Mr. Trump’s trial on charges that he covered up a sex scandal before and after the 2016 presidential election will bring a weekslong maelstrom that no other judge in New York’s vast judiciary has ever experienced. It will be the first prosecution of a former U.S. president, a man who revels in attacking the legal system and its judges.

Since the Manhattan district attorney charged Mr. Trump last year, the former president has used campaign emails, social media invective and repetitive legal filings to attack the judge’s integrity and family. Last week, the former president demanded for a second time that Justice Merchan step aside, citing his daughter’s position at a Democratic consulting firm that worked for the 2020 Biden campaign.

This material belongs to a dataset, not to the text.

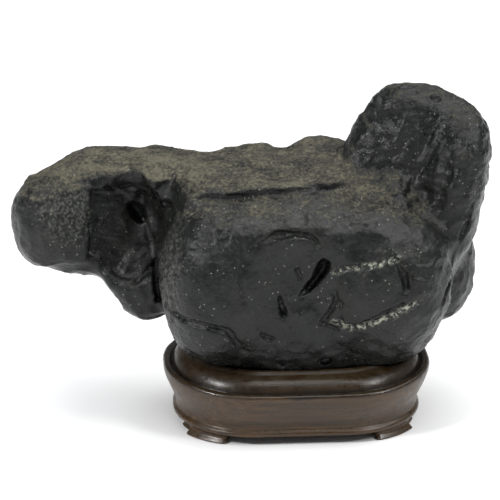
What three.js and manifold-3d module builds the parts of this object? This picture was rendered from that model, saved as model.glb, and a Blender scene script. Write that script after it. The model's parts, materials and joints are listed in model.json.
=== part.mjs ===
// A scholar's rock on its carved hardwood stand. Millimetres, +Z up, X along the rock, -Y its show side.
// The rock is one water-worn stone. The stand is one block of wood with a seat cut to the rock's own underside,
// so the rock only rests in it and lifts straight out.

import * as THREE from "three";
import { mergeVertices } from "three/addons/utils/BufferGeometryUtils.js";
import Module from "manifold-3d";

const wasm = await Module();
wasm.setup();

// ---- The stand: driving dimensions ----
const STAND_LENGTH = 137;
const STAND_DEPTH = 98;
const STAND_CENTRE_Y = 7; // the seat lies a little behind the middle of the rock's show face
const CORNER_POWER = 3; // 2 is an ellipse, larger is squarer
const STAND_SEGMENTS = 72;

const FOOT_HEIGHT = 5;
const FOOT_HALF_WIDTH = 10;
const FOOT_FADE = 3; // how far the foot's scrolled sides take to rise to the apron
const FOOT_FLARE = 2.6;
const FOOT_ACROSS = 45; // half the distance between the feet, along X
const END_RISE = 1.8; // how much higher the mouldings run at the two ends than in front

const UNDERSIDE = 7.5;
const SHOULDER = 29;
const RIM = 36;

// ---- The rock: driving dimensions ----
const FACET = 5.6; // the size of the rock's facets
const ROCK_LOW = [-152, -52, 18];
const ROCK_HIGH = [104, 74, 182];
const SEAT_TOP = 46;
const SEAT_GAP = 0.45;
const GRAIN = 0.9; // how far the rock's surface wanders in and out
const TOUCH = 0.01; // how deep a corner lies that has just been taken in

// The rock's form, in the order that it is built up: a mass is joined on, a hollow is scooped out. Each is a ball
// drawn out to three half sizes and turned about its middle, in degrees. squareness 2 is an ellipsoid, 4 is nearly
// a rounded block. blend is how far it runs softly into what is already there.
const FORM = [
  // the arm
  { mass: "arm", at: [-92, 38, 99], half: [35, 22, 31], squareness: 3.2 },
  { mass: "arm's back", at: [-87, 47, 112], half: [31, 15, 18.5], squareness: 3.6, blend: 4 },
  { mass: "nose", at: [-120, 34, 98], half: [24, 24, 25], squareness: 2.4, blend: 6 },
  { mass: "neck", at: [-60, 34, 97], half: [30, 24, 34], squareness: 3 },
  { mass: "tooth", at: [-80, 24, 69], half: [16, 17, 24], turn: [0, -30, 0], squareness: 2.6, blend: 5 },
  { hollow: "arm's shadow", at: [-84, 12, 98], half: [18, 18, 25], squareness: 2.6, blend: 3 },
  // the body
  { mass: "core", at: [3, 4, 76], half: [66, 40, 52], squareness: 2.6 },
  { mass: "left bulge", at: [-41, -8, 78], half: [27, 37, 39], squareness: 2.3 },
  { mass: "right bulge", at: [42, -10, 81], half: [33, 35, 35], squareness: 2.5 },
  { mass: "right heel", at: [43, 0, 63], half: [25, 32, 28], squareness: 2.8 },
  { mass: "front shelf", at: [0, -6, 104], half: [58, 31, 17], turn: [9, 0, 0], squareness: 3.6 },
  { hollow: "broken middle", at: [-4, -54, 84], half: [17, 19, 26], squareness: 2.2, blend: 5 },
  { mass: "terrace", at: [-2, 18, 113], half: [58, 37, 18], squareness: 5, blend: 2 },
  { mass: "left hump", at: [-21, 42, 112], half: [22, 16, 21], blend: 5 },
  { mass: "right hump", at: [16, 42, 114], half: [20, 18, 23], blend: 5 },
  // the peak
  { mass: "back wall", at: [57, 20, 125], half: [34, 19, 45], turn: [0, 12, 0], squareness: 2.7 },
  { mass: "right shoulder", at: [77, 6, 117], half: [16, 25, 45], turn: [0, 10, 0], squareness: 2.3 },
  { hollow: "scoop", at: [36, -17, 156], half: [22, 22, 36], turn: [0, 14, 0], squareness: 2.3, blend: 8 },
  { mass: "rear lobe", at: [71, 26, 72], half: [23, 26, 30], blend: 4 },
];

// ---- Solids ----
function toSolid(geometry) {
  const bare = new THREE.BufferGeometry().setIndex(geometry.index);
  bare.setAttribute("position", geometry.getAttribute("position"));
  const merged = mergeVertices(bare, 1e-4);
  return new wasm.Manifold(
    new wasm.Mesh({
      numProp: 3,
      vertProperties: merged.attributes.position.array,
      triVerts: new Uint32Array(merged.index.array),
    }),
  );
}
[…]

Known as a no-nonsense, drama-averse jurist, Justice Merchan, 61, could reject the recusal request in the coming days, as he has so many of Mr. Trump’s last-ditch bids to delay the trial. The judge, who has already reprimanded Mr. Trump’s lawyers for arguments that he considered frivolous, has also issued a gag order to protect prosecutors, witnesses and his own family from Mr. Trump’s vitriol — and yet the former president has continued to post articles with pictures of the judge’s daughter.

The turmoil punctuates the former president’s yearslong assault on the judiciary, an antipathy that intensified with his political rise and mounting legal peril. Facing four criminal indictments in four different cities, he has demonized the judicial system, stoking anger in his base as he seeks to retake the White House as the presumptive Republican nominee this year.